→ **GIVEN MATERIAL**
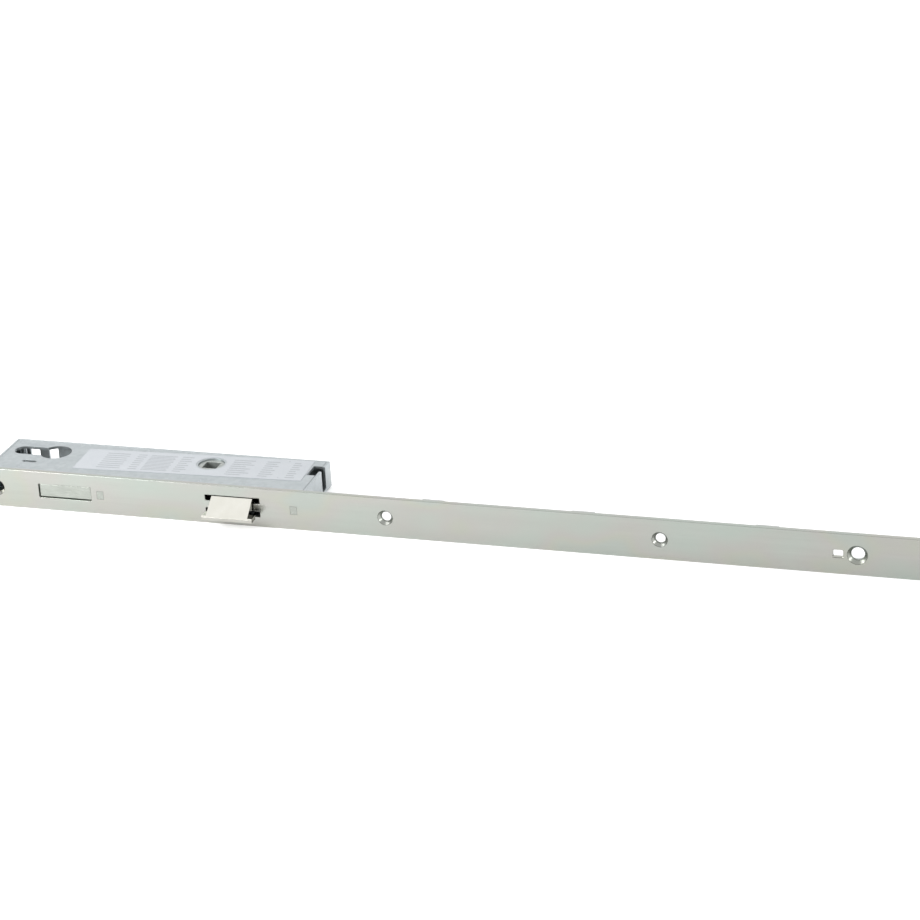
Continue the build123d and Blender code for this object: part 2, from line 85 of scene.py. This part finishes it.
def add(tree, kind, links=None, **settings):
    """Adds a node. Settings name its properties or inputs. Links gives an output for an input."""
    node = tree.nodes.new(kind)
    for name, value in settings.items():
        if hasattr(node, name):
            setattr(node, name, value)
        else:
            node.inputs[name.replace("_", " ")].default_value = value
    for name, output in (links or {}).items():
        tree.links.new(output, node.inputs[name])
    return node


def start(name, metallic):
    """A material with one shader, and the place on the object, in millimetres, for its patterns."""
    material = bpy.data.materials.new(name)
    material.use_nodes = True
    tree = material.node_tree
    shader = tree.nodes["Principled BSDF"]
    shader.inputs["Metallic"].default_value = metallic
    place = add(tree, "ShaderNodeTexCoord")
    links = {0: place.outputs["Object"]}
    in_mm = add(tree, "ShaderNodeVectorMath", links, operation="SCALE", Scale=1 / MM)
    return material, tree, shader, in_mm.outputs["Vector"]


def noise(tree, vector, size, stretch=(1, 1, 1), detail=3.0, turn=0.0):
    """Noise with features about size millimetres across, drawn out by stretch along each axis."""
    scale = [1 / (size * s) for s in stretch]
    mapping = add(tree, "ShaderNodeMapping", {"Vector": vector})
    mapping.inputs["Scale"].default_value = scale
    mapping.inputs["Rotation"].default_value = (0, 0, turn)
    links = {"Vector": mapping.outputs["Vector"]}
    return add(tree, "ShaderNodeTexNoise", links, Scale=1.0, Detail=detail).outputs["Fac"]


def ranged(tree, value, low, high, source=(0.3, 0.7)):
    """Noise mapped to between two values."""
    made = add(tree, "ShaderNodeMapRange", {"Value": value}, From_Min=source[0], From_Max=source[1])
    made.inputs["To Min"].default_value = low
    made.inputs["To Max"].default_value = high
    return made.outputs["Result"]


def mixed(tree, factor, first, second):
    """Two colours mixed. Each is a hex code or an output. The factor is a number or an output."""
    made = add(tree, "ShaderNodeMix", data_type="RGBA")
    # The node has sockets for every type of data. These numbers are those of the colours.
    for number, given in ((0, factor), (6, first), (7, second)):
        socket = made.inputs[number]
        if isinstance(given, str):
            socket.default_value = colour(given)
        elif isinstance(given, (int, float)):
            socket.default_value = given
        else:
            tree.links.new(given, socket)
    return made.outputs[2]


def rough_bump(tree, shader, height, depth_mm):
    """Bump from a height of 0 to 1, of a real depth in millimetres."""
    made = add(tree, "ShaderNodeBump", {"Height": height}, Strength=1.0, Distance=depth_mm * MM)
    tree.links.new(made.outputs["Normal"], shader.inputs["Normal"])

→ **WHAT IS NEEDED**
Look through the material above and pick out each line holding the word "code".

→ **FINISHED ANSWER**
Continue the build123d and Blender code for this object: part 2, from line 85 of scene.py. This part finishes it.
    """Two colours mixed. Each is a hex code or an output. The factor is a number or an output."""